We’ve been battling Cyrus database corruption on OS X Panther for longer than I care to admit.
We don’t have an exceptional number of users (something a little north of 500) but some of their mailboxes are quite larger (ie: greater than 2GB). Just restarting the Panther mail services can take over an hour to do it’s integrity check and bring IMAP up. Reconstructing a corrupted Cyrus DB takes even longer (several hours in fact).
To compound that pain, every-time we reconstruct the DB the read status of all of the users mail gets reset. So not only is mail down for the duration of the repair, but even if the corruption happens off hours our users will know about it because all of their mail is marked as unread when they log in the next time.
Generally this was a lousy place to be. Especially with a service as essential to our users as mail. Clearly something had to change, we’d even begun to investigate alternatives to Cyrus and/or the OS X mail service (Courier, CommunigatePro, etc).
So anyway, the other day I was doing some searching and came across a number of posts that identified stability issues with Movable Type and Berkeley DB on Panther. These may have been specific to MT rather than BDB but it got me thinking.

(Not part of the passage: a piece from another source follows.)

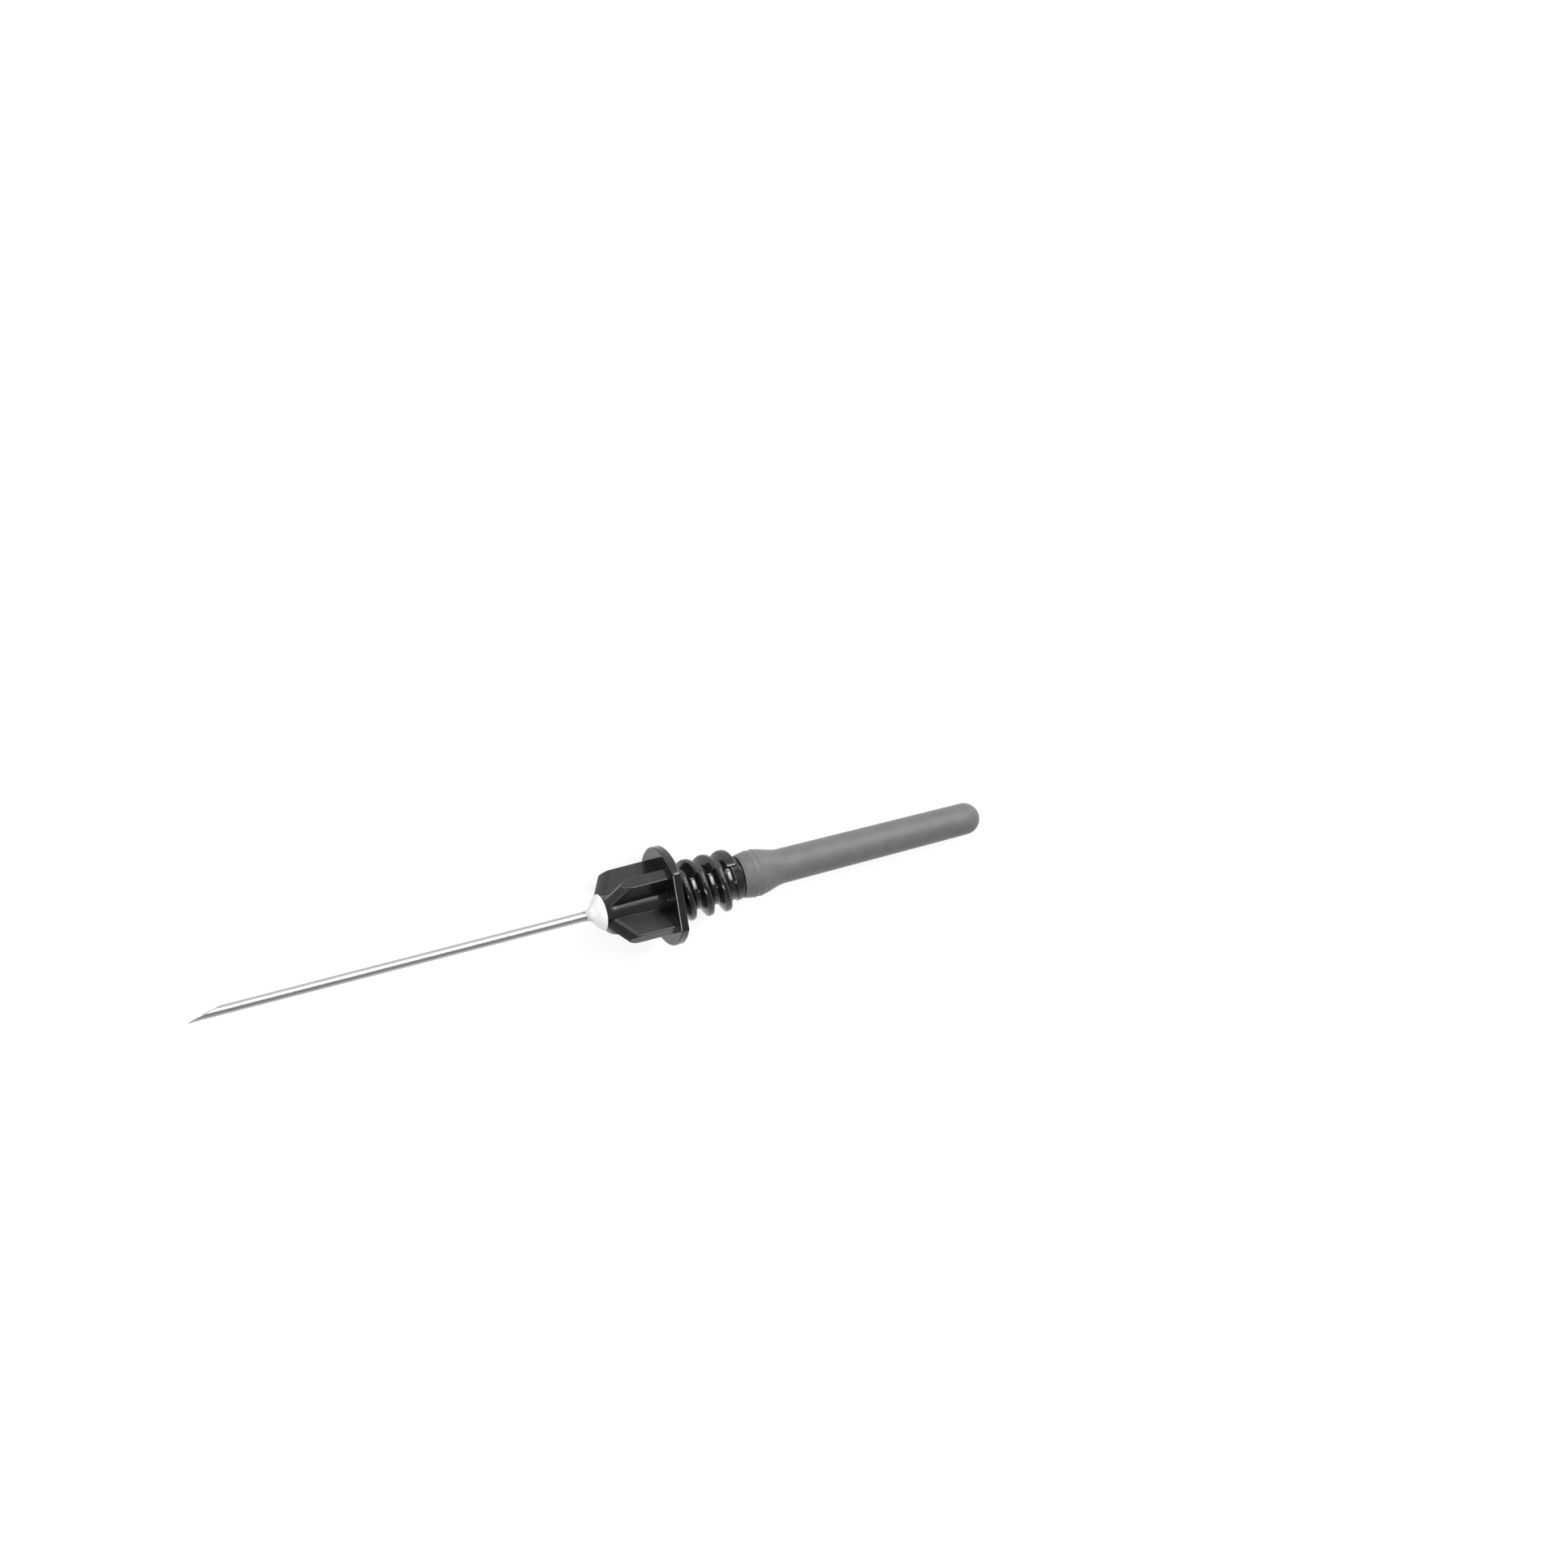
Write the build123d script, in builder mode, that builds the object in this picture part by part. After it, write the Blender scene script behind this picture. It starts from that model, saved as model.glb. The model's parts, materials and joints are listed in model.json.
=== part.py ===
from build123d import *
import os
from math import asin, atan2, cos, degrees, hypot, radians, sin, tan

# Double-ended blood collection needle: a steel cannula glued through a one-piece
# moulded hub, with a rubber sleeve closing its rear point. It lies as it comes to
# rest, on one flat of the flange and on the end of the sleeve. Millimetres, +Z up.
# Distances along the needle are measured back from the front face of the flange,
# so they are negative towards the point that enters the vein.

# Cannula
CANNULA_OD = 0.72
CANNULA_BORE = 0.41
EXPOSED_LENGTH = 31.75
POINT_ANGLE = -75
BEVEL_LENGTH = 2.95
LANCET_SLOPE = 19.0
LANCET_ROLL = 38.0
REAR_REACH = 23.0
REAR_BEVEL_LENGTH = 2.2

# Adhesive bead that fills the well in the nose of the hub
BEAD_LENGTH = 1.1
BEAD_SHOULDER = 0.46
BEAD_FOOT = 0.015
BEAD_BULGE = 0.14
WELL_RADIUS = 0.85
WELL_DEPTH = 1.6

# Nose of the hub
NOSE_LENGTH = 4.85
CORE_RADIUS = 1.29
WAIST_RADIUS = 1.2
LIP_RADIUS = 1.35
LIP_LENGTH = 0.85
BORE_CLEARANCE = 0.02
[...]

I started looking through the info-cyrus mail list archives and I came across several posts that seemed to indicate that using BDB was not recommended any more. Instead they recommended using skiplist.
Now this was getting good! A quick search turned up this post on AFP548 demonstrating how to modify a script from Apple to change your Panther Cyrus install to use skiplist instead of BDB. The interesting thing was that the original script is used by the Tiger installer to switch your Cyrus DB if you are upgrading from Panther.
Cool! We where planning on upgrading to Tiger anyway, so this gave us that extra needed push. We scheduled some downtime, took a snapshot of the Server boot volume, and ran the Tiger upgrade and the subsequent updates (to Tiger 10.4.4). Everything went swimingly.
We started the mail servers and mail came up – not in hours – not in minutes – in seconds. I was blown away. Other than having to replace our shared ical directories from backup all of the services worked without a hitch.
It’s too soon to tell if this has returned long-term stability to the box, but so far the results are very encouraging. If you have been battling the Cyrus DB stability issues on Panther, I highly recommend looking at upgrading to Tiger or at very least changing from BDB to skiplist using the script above.